Source records
——
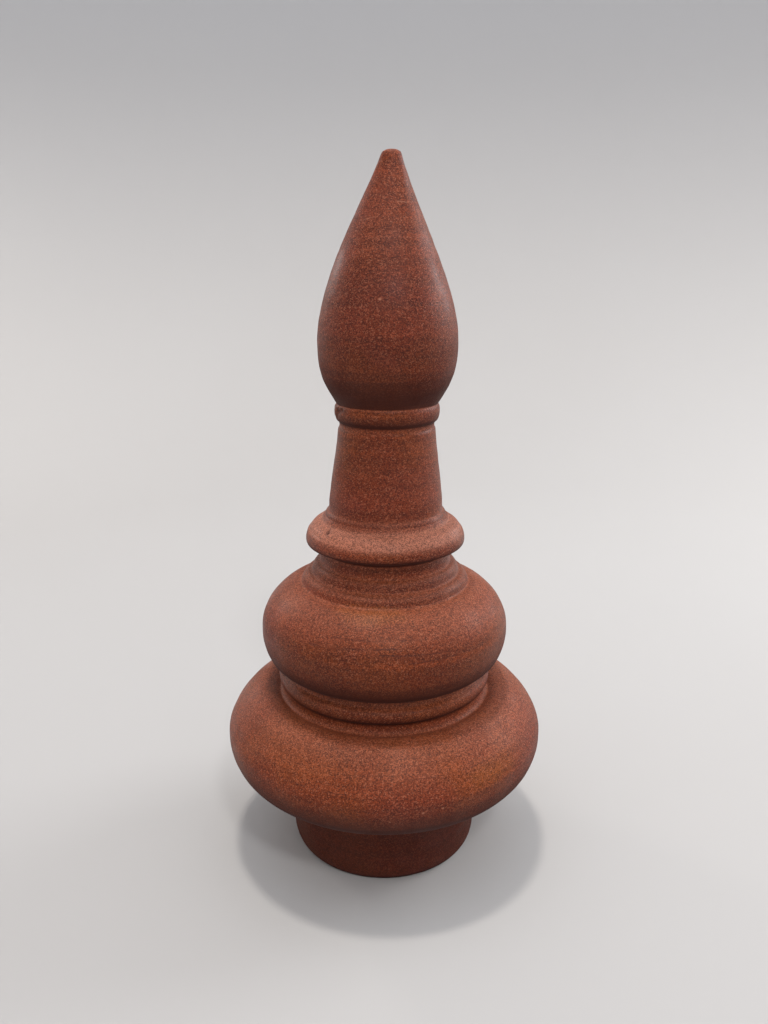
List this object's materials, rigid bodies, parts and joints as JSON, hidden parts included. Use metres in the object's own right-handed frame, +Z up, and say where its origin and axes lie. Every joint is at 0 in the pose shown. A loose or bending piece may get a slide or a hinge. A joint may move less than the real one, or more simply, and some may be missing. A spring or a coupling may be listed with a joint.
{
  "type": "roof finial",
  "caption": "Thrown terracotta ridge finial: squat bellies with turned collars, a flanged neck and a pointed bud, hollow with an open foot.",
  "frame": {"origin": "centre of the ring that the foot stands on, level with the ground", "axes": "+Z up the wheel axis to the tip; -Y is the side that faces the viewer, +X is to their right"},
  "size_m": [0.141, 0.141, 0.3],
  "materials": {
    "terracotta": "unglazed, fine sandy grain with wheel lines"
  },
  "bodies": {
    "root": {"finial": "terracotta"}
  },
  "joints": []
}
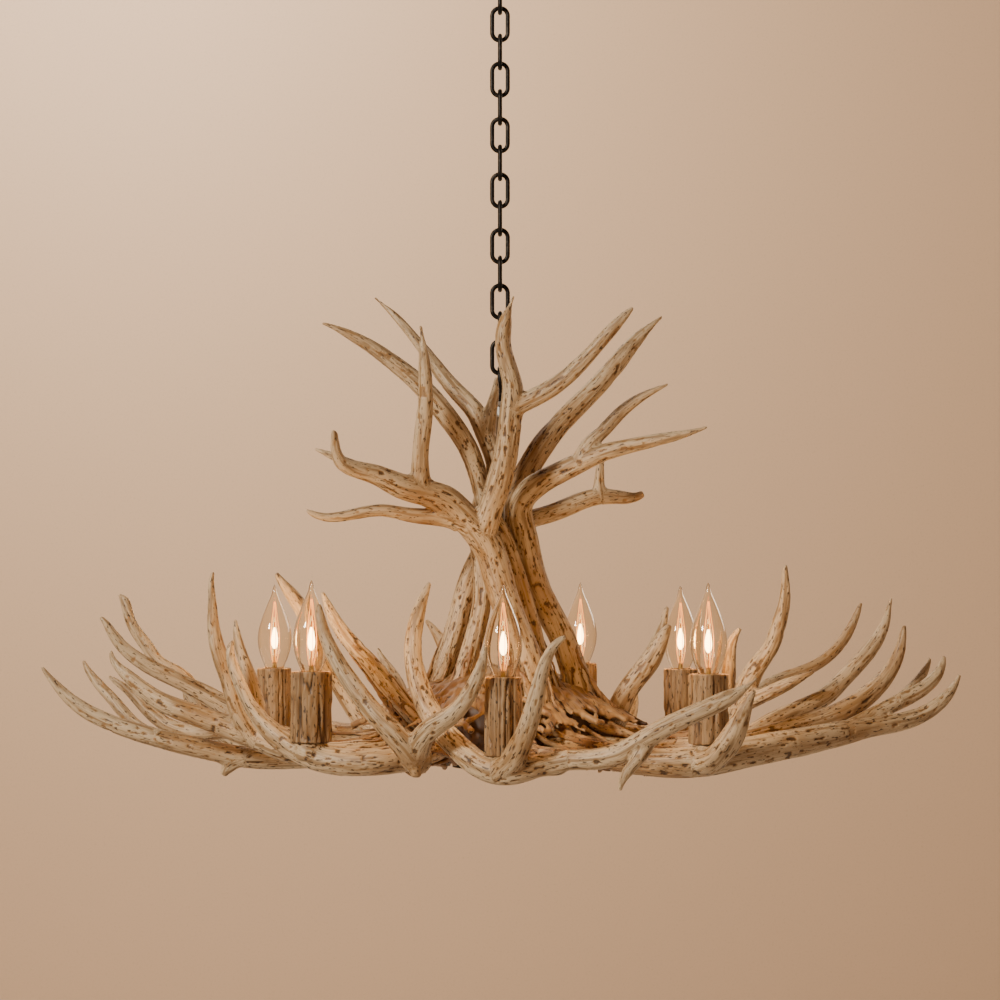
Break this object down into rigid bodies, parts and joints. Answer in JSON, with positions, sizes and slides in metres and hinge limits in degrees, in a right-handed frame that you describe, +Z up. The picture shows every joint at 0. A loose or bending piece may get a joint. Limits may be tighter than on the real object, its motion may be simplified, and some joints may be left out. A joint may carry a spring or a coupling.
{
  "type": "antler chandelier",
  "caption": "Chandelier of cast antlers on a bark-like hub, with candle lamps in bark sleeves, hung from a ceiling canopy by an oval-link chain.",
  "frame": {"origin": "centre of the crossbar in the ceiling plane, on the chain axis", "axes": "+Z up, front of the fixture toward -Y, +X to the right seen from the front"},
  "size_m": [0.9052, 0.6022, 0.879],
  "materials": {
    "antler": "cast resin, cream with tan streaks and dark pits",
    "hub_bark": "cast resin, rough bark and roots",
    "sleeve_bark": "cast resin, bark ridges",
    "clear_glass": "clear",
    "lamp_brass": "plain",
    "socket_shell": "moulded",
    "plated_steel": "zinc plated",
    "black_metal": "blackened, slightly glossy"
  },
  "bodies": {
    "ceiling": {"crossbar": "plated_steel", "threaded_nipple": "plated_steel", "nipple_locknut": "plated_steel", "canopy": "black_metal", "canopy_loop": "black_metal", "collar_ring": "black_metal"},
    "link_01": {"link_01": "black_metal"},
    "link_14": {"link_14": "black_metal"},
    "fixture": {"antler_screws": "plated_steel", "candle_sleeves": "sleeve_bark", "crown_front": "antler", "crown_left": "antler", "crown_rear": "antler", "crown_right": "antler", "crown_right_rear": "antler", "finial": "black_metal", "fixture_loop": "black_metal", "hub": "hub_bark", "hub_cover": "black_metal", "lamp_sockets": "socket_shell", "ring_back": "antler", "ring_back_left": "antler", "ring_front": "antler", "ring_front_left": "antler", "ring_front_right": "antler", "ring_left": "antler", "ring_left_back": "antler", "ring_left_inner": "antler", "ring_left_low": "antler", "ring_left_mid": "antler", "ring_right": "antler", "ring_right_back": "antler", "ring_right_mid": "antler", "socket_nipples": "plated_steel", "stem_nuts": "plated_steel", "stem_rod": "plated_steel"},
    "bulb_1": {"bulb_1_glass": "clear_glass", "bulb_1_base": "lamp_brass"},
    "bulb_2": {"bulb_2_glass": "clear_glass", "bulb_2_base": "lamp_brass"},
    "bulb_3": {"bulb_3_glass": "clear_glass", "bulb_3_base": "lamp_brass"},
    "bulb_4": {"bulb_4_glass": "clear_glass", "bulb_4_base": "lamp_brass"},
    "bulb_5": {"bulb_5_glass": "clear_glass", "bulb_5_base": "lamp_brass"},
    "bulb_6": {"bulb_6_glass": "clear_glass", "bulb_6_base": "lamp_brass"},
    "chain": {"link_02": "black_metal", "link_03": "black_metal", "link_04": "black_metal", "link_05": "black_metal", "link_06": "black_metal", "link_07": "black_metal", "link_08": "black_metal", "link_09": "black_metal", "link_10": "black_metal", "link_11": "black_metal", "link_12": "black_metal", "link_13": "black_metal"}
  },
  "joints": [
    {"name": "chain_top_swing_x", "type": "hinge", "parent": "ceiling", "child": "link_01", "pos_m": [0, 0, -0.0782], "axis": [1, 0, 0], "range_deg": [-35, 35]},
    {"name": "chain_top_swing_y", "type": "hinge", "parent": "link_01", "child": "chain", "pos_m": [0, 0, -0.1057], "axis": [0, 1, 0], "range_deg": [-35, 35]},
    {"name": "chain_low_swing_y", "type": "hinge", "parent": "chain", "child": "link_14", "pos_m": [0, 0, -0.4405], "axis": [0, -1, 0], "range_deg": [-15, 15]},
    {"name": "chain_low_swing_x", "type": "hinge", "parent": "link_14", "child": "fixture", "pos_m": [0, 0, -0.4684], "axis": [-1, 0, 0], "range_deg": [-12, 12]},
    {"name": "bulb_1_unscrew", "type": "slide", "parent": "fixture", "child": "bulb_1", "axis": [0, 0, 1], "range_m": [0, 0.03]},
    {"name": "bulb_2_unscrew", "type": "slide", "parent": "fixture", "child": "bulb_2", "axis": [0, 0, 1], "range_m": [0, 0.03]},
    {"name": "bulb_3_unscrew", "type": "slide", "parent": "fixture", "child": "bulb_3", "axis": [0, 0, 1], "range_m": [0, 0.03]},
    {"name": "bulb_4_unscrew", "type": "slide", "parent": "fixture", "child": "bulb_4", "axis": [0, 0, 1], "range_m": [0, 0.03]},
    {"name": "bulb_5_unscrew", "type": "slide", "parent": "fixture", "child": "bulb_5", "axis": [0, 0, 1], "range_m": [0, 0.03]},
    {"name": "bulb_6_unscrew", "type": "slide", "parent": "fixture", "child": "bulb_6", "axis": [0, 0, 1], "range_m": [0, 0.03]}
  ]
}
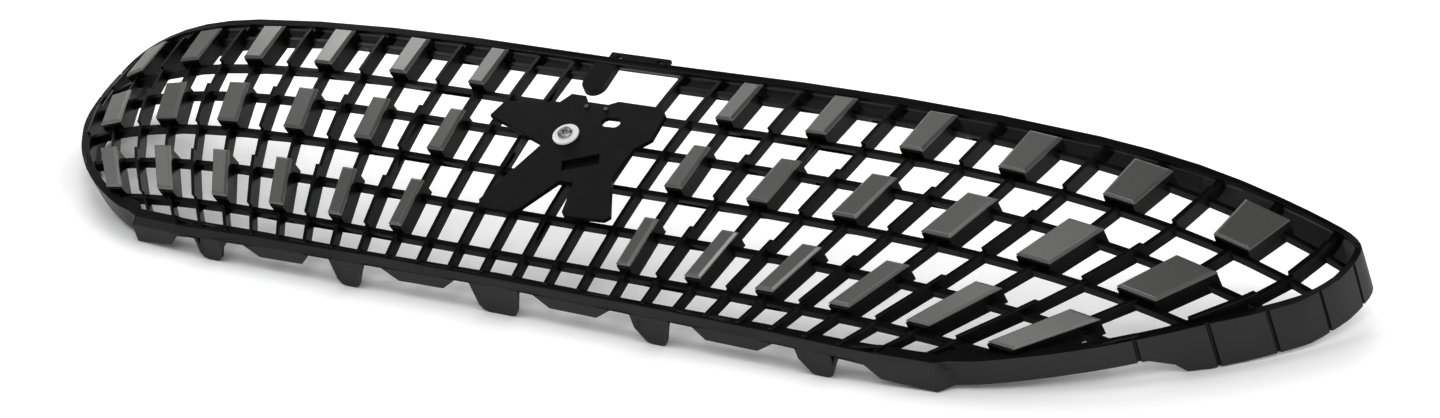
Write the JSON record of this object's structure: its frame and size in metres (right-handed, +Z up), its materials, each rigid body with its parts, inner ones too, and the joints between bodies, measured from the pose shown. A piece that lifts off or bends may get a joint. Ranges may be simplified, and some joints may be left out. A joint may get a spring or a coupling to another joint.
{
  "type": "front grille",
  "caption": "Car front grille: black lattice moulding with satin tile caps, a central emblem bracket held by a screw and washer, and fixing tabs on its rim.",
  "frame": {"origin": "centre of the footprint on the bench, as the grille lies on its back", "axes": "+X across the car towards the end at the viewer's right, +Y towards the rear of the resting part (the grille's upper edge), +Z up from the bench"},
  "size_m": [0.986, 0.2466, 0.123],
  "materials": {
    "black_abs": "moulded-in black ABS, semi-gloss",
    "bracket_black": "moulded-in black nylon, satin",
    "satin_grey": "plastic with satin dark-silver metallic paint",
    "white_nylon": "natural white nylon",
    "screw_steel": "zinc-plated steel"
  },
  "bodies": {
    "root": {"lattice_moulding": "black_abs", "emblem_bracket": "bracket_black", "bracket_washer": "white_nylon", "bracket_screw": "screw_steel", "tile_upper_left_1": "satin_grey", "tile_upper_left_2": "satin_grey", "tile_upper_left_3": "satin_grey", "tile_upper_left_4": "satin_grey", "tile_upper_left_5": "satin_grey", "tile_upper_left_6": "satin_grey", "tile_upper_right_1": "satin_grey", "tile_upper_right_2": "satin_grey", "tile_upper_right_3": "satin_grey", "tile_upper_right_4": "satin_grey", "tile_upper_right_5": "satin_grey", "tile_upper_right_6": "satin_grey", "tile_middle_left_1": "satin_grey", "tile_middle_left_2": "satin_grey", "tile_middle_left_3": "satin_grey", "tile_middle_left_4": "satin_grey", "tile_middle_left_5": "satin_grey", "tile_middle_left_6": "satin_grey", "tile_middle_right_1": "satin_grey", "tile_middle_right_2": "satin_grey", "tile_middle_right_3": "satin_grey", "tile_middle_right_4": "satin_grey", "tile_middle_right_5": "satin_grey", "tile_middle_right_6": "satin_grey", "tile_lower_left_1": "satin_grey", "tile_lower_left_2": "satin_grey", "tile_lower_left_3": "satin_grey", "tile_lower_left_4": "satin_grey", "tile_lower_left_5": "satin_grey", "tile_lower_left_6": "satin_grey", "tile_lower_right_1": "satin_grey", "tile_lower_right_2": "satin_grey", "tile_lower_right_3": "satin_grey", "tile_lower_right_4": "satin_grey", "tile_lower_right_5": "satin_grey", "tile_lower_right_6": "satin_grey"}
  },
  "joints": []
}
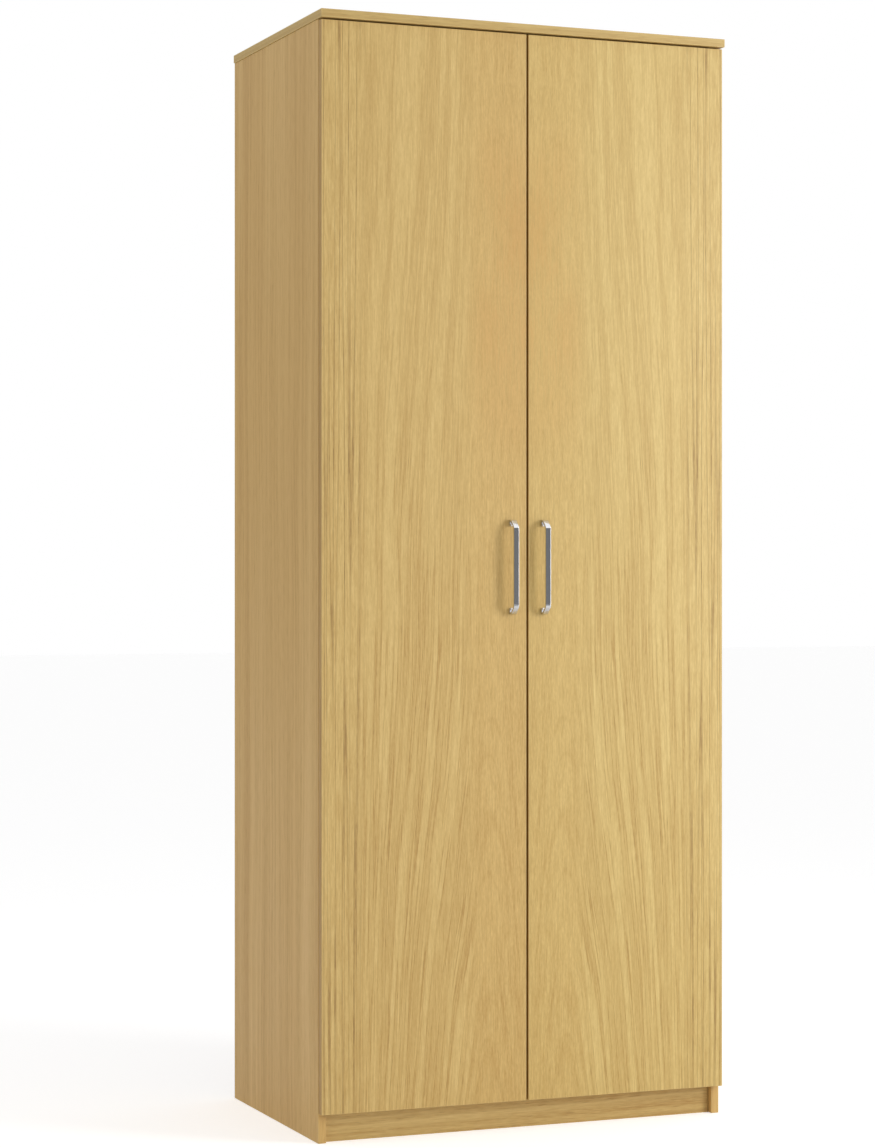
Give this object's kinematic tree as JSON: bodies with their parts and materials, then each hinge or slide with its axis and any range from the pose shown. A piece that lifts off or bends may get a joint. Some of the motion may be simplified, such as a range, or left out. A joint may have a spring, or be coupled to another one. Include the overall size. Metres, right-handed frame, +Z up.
——
#### [Given problem]
Select the lines that carry the string "bending" and copy them.

#### [Exercise answer]
List this object's materials, rigid bodies, parts and joints as JSON, hidden parts included. Use metres in the object's own right-handed frame, +Z up, and say where its origin and axes lie. Every joint is at 0 in the pose shown. A loose or bending piece may get a slide or a hinge. A joint may move less than the real one, or more simply, and some may be missing. A spring or a coupling may be listed with a joint.
Break this object down into rigid bodies, parts and joints. Answer in JSON, with positions, sizes and slides in metres and hinge limits in degrees, in a right-handed frame that you describe, +Z up. The picture shows every joint at 0. A loose or bending piece may get a joint. Limits may be tighter than on the real object, its motion may be simplified, and some joints may be left out. A joint may carry a spring or a coupling.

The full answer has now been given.